Sharma contested the decision and the Ontario Court of Appeal ruled that two Criminal Code sections relevant to her case violated the Charter, saying they discriminated against Indigenous people on the basis of race and were overbroad in relation to their purpose.
Under the Criminal Code sections in question, a conditional sentence could not be imposed when an accused person was convicted of an offence prosecuted by way of indictment with a maximum term of 14 years or life, or an offence prosecuted by indictment involving the import, export, trafficking or production of drugs, where the maximum penalty is 10 years in prison.
“The provisions deny Ms. Sharma a benefit in a manner that has the effect of reinforcing, perpetuating and exacerbating her disadvantage as an Aboriginal person,” Justice Kathryn Feldman wrote for a majority of the Court of Appeal in 2020.
No criminal record
Sharma was 20 years old, with no criminal record, when she brought the cocaine into Canada.
The Court of Appeal noted the woman of Ojibwa ancestry, a member of the Saugeen First Nation, had a particularly difficult upbringing and has struggled with depression and anxiety.
As a child, Sharma and her family moved in with her grandmother after her father was arrested and deported to Trinidad.
Sharma was raped by two men while walking home at age 13. She was engaged in sex work by age 15. At 17, she became a single mother.
Her grandmother attended two residential schools as a child, prompting the sentencing judge to describe Sharma as “an inter-generational survivor of the government’s residential school effort to eradicate the cultural heritage of her people.”
The Court of Appeal found a conditional sentence of 24 months less a day should have been imposed.
Conditional sentences were introduced in the mid-1990s, allowing a judge to have the offender serve time in the community, including through a form of house arrest with strict conditions attached. The measures were aimed at encouraging principles of restorative justice and reducing reliance on time behind bars.
A conditional sentence could be imposed if the offence did not carry a minimum sentence, the sentence handed down was less than two years, and serving the sentence in the community did not pose a danger.
An additional provision instructed sentencing judges to consider alternatives to prison for all offenders, with particular attention to the circumstances of Indigenous people.
The Safe Streets and Communities Act, introduced by the Conservative government of Stephen Harper, was passed by Parliament in 2012, eliminating the availability of a conditional sentence in various circumstances, including those in Sharma’s case.
In its decision Friday, a majority of the Supreme Court said Sharma did not show that the Criminal Code provisions in question created or contributed to a disproportionate effect on Indigenous offenders, relative to non-Indigenous ones, as she must do to demonstrate a violation of the Charter guarantee of equality under the law.
The court also found the provisions are not arbitrary or overbroad, and therefore do not breach the Charter requirement that a law must respect the principles of fundamental justice if interfering with life, liberty or security of the person.
Bond said Canada’s top court has now basically thrown the issue back to Parliament and left it up to MPS to determine how conditional sentences be best applied to Indigenous women who find themselves on the wrong side of the law.
“It’s very important, not that just that Parliament move forward with these Bill C-5 amendments but they do a lot more,” said Pate. “Parliament needs to act because the Gladue framework is in crisis.

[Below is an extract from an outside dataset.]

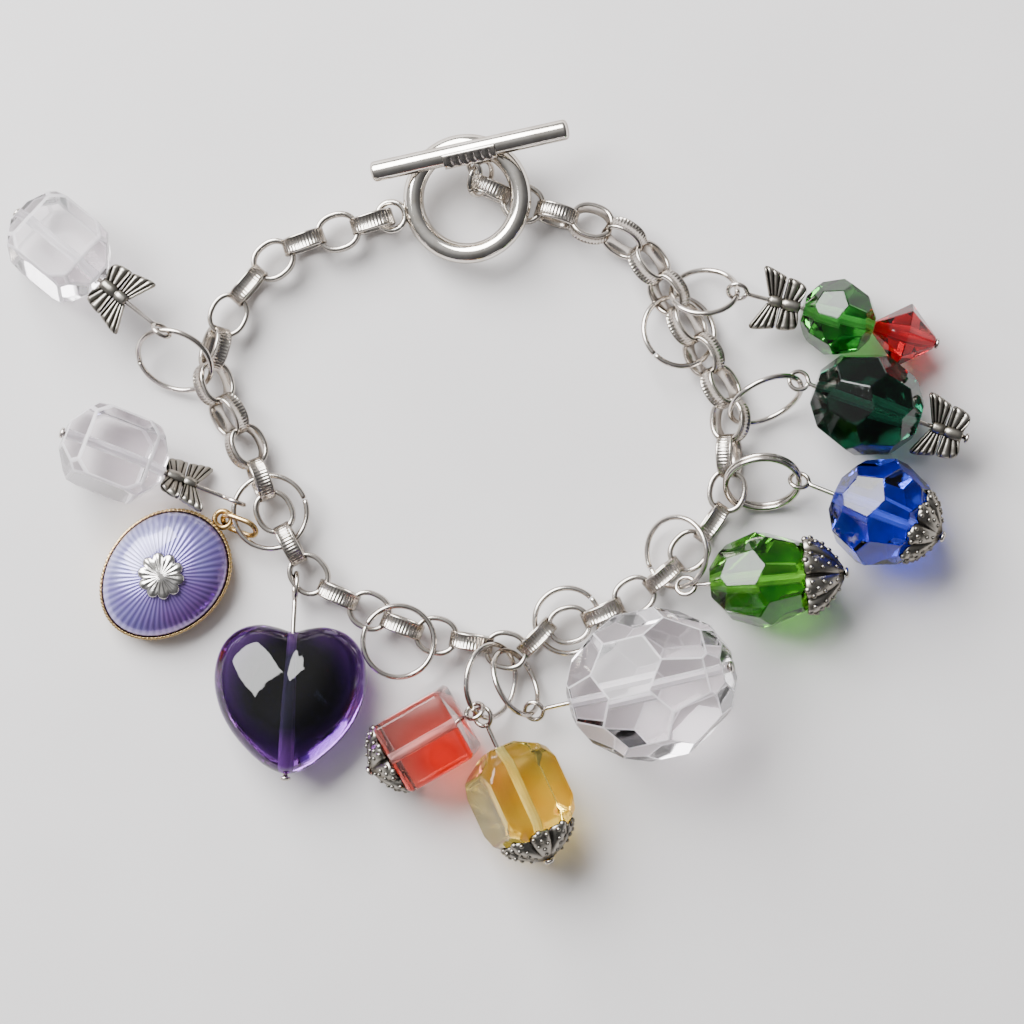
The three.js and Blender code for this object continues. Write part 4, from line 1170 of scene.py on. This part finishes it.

It’s been damaged, it’s not working.
“It was never intended to be the one kind of solution to the over representation of Indigenous people. It is just one tool. Now it’s been harmed. So, we can be sure that the issues are going to get worse. That the over representation is going to get worse.”
The Trudeau government has put forward legislation that would do away with mandatory minimum sentences for some crimes, but Pate and others in the Senate want to amend Bill C-5 so that conditional sentences can be more broadly applied and recognize the disadvantages Indigenous women currently face.
She said now is the time for legislators to rise to the challenge.
“We have not finished with Bill C-5 yet, and knowing this is the message that the court is sending to us that if we want to see something different, then we better act. So, let’s act.”
In an emailed statement, a spokesperson for Justice Minister David Lametti said: “It is important to remember that this decision only looked at the constitutionality of the existing restrictions on Conditional Sentencing Orders (CSO) and did not weigh in on whether it is desirable for judges to have more discretion to impose a CSO in a wider range of scenarios.
“The Government believes that providing judges with greater discretion at sentencing will produce fairer and more effective outcomes for everyone, without undermining public safety,” the statement continued.
“That is why Bill C-5 proposes reforms that would provide judicial discretion to impose sentences that reflect the seriousness of the offence and that maintain public safety while addressing the obvious and damaging over-representation Indigenous people, Black people and marginalized communities in the criminal justice system. We hope Senators take this opportunity to do the right thing and finally pass this important Bill so that CSO discretion gets enshrined immediately.”